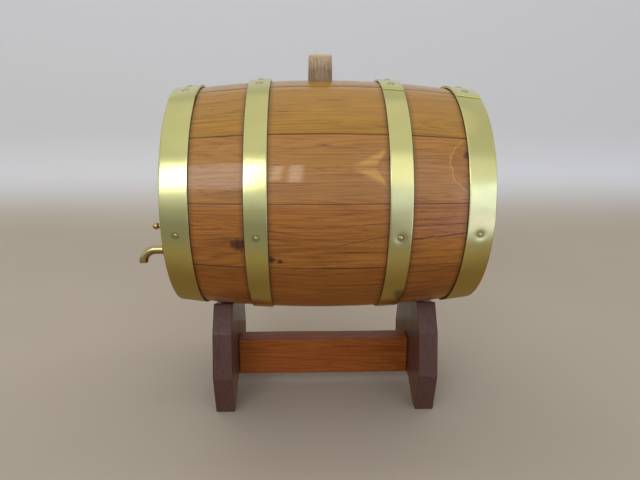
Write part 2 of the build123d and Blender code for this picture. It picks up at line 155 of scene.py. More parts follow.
def block_mesh(name, counts, place, grain, near=None):
    """Closed mesh over the six sides of a bent block. place(i, j, k) gives a vertex,
    grain(i, j, k) the coordinates that its material runs along, and near(i, j, k) a distance."""
    work = bmesh.new()
    layer = work.verts.layers.float_vector.new("grain")
    near_layer = work.verts.layers.float.new("near") if near else None
    last = [count - 1 for count in counts]
    made = {}

    def corner(key):
        if key not in made:
            made[key] = work.verts.new(place(*key))
            made[key][layer] = grain(*key)
            if near:
                made[key][near_layer] = near(*key)
        return made[key]

    for axis in range(3):
        first, second = [other for other in range(3) if other != axis]
        for side in (0, last[axis]):
            for u in range(last[first]):
                for v in range(last[second]):
                    keys = []
                    for du, dv in ((0, 0), (1, 0), (1, 1), (0, 1)):
                        key = [0, 0, 0]
                        key[axis], key[first], key[second] = side, u + du, v + dv
                        keys.append(corner(tuple(key)))
                    work.faces.new(keys)
    return finish_mesh(name, work)


def turned(work, profile, place, segments, shape=lambda turn, radius, height: (radius, height)):
    """Adds a closed turned shape to a bmesh. profile runs from the axis to the axis as
    (radius, height); place is its matrix; shape may roughen it."""
    rows = []
    for radius, height in profile:
        if radius == 0:
            rows.append([work.verts.new(place @ Vector((0, 0, height)))])
            continue
        row = []
        for step in range(segments):
            turn = 2 * pi * step / segments
            r, h = shape(turn, radius, height)
            row.append(work.verts.new(place @ Vector((r * cos(turn), r * sin(turn), h))))
        rows.append(row)
    for low, high in zip(rows, rows[1:]):
        for step in range(segments):
            after = (step + 1) % segments
            if len(low) == 1:
                work.faces.new((low[0], high[after], high[step]))
            elif len(high) == 1:
                work.faces.new((low[step], low[after], high[0]))
            else:
                work.faces.new((low[step], low[after], high[after], high[step]))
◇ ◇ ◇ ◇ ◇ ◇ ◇
:: Written task ::
From the top of the listing above, restate each line word for word up to and including the line with "return made[key]"; add nothing else.

:: Solved problem ::
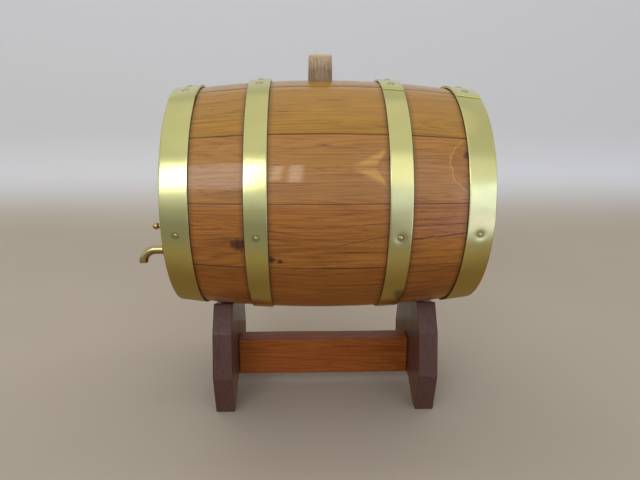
Write part 2 of the build123d and Blender code for this picture. It picks up at line 155 of scene.py. More parts follow.
def block_mesh(name, counts, place, grain, near=None):
    """Closed mesh over the six sides of a bent block. place(i, j, k) gives a vertex,
    grain(i, j, k) the coordinates that its material runs along, and near(i, j, k) a distance."""
    work = bmesh.new()
    layer = work.verts.layers.float_vector.new("grain")
    near_layer = work.verts.layers.float.new("near") if near else None
    last = [count - 1 for count in counts]
    made = {}

    def corner(key):
        if key not in made:
            made[key] = work.verts.new(place(*key))
            made[key][layer] = grain(*key)
            if near:
                made[key][near_layer] = near(*key)
        return made[key]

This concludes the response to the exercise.